Yes. The objective of the IMSC specification is to recommend the sets of characters for which an implementation should provide glyphs, based on the language(s) that the implementation claims to support.

The IMSC specification does not allow an implementations to support only a subset of the Unicode character set, i.e. there are no provisions for rejecting a document based on the Unicode characters present within the document.

nigelmegitt commented 6 years ago

Useful discussion with i18n just now, @palemieux to draft text to address the concerns raised. Minutes: https://www.w3.org/2018/03/08-i18n-minutes.html#item02

aphillips commented 6 years ago

I was going to poke @palemieux to let me know about the update, per I18N-ACTION-700, but I see the commit. Thanks!

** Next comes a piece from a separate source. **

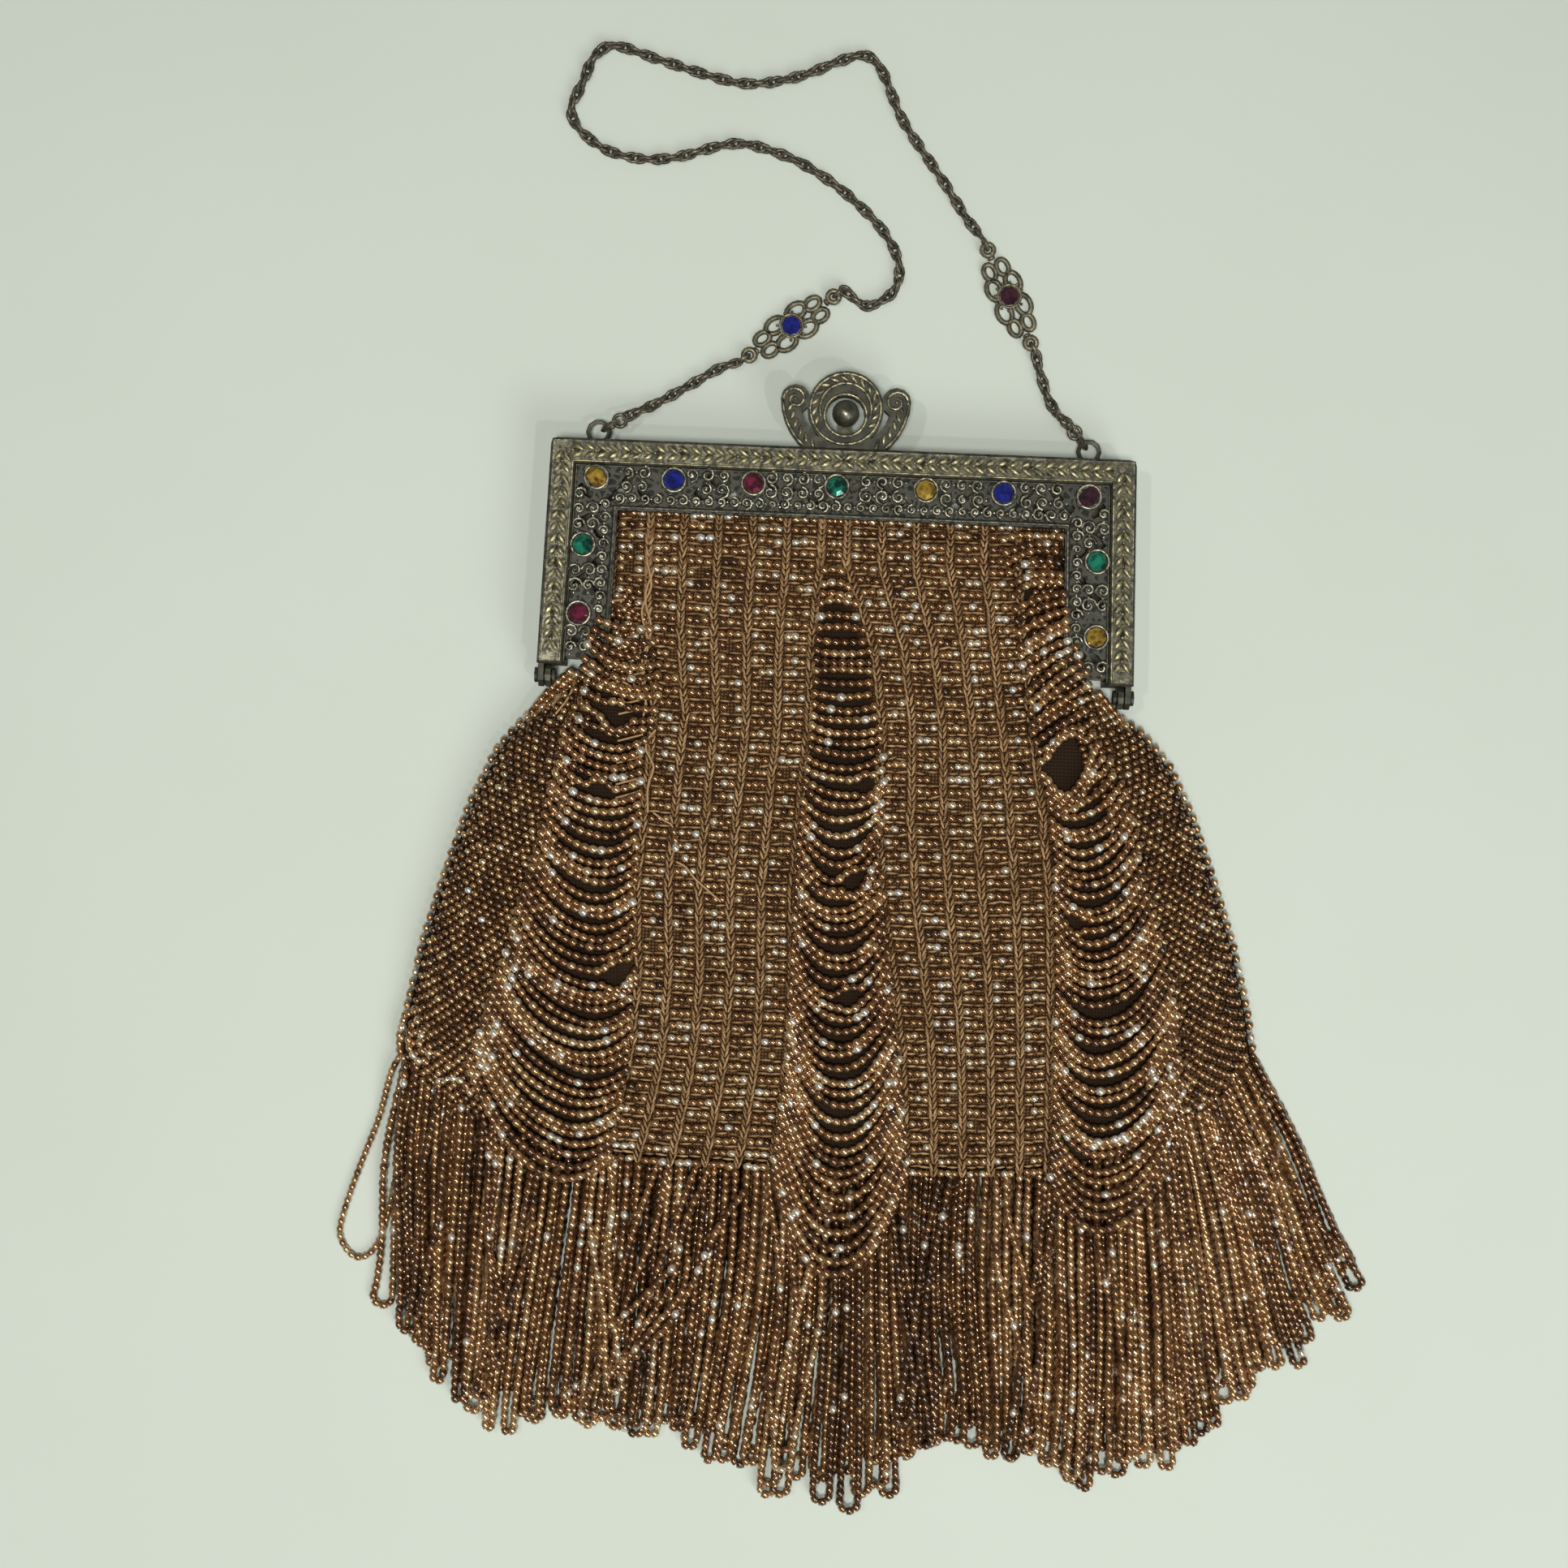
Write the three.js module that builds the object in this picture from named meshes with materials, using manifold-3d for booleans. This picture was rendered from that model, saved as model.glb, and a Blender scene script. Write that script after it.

aphillips commented 6 years ago

Hello IMSC. In our teleconference last week, the I18N WG tasked me with writing back about this change. In the main we are please with these change, however we are still concerned about the characterization of these sets of characters as "safe". The WG would prefer if you used a phrase such as "widely supported" or "widely accepted".

Please let us know if you agree or would prefer to discuss (here or in teleconference)

palemieux commented 6 years ago

Rendered at https://rawgit.com/w3c/imsc/issue-236-clarify-recommended-character-set-objectives/imsc1/spec/ttml-ww-profiles.html

palemieux commented 6 years ago

@aphillips Personally happy to make the change from "safe" to "widely supported" or "widely accepted". Have you considered "common" instead? It would be less of a mouthful.

palemieux commented 6 years ago

@aphillips See updated PR.

aphillips commented 6 years ago

We discussed this in teleconference and are satisfied with this change. Thank you very much for your help!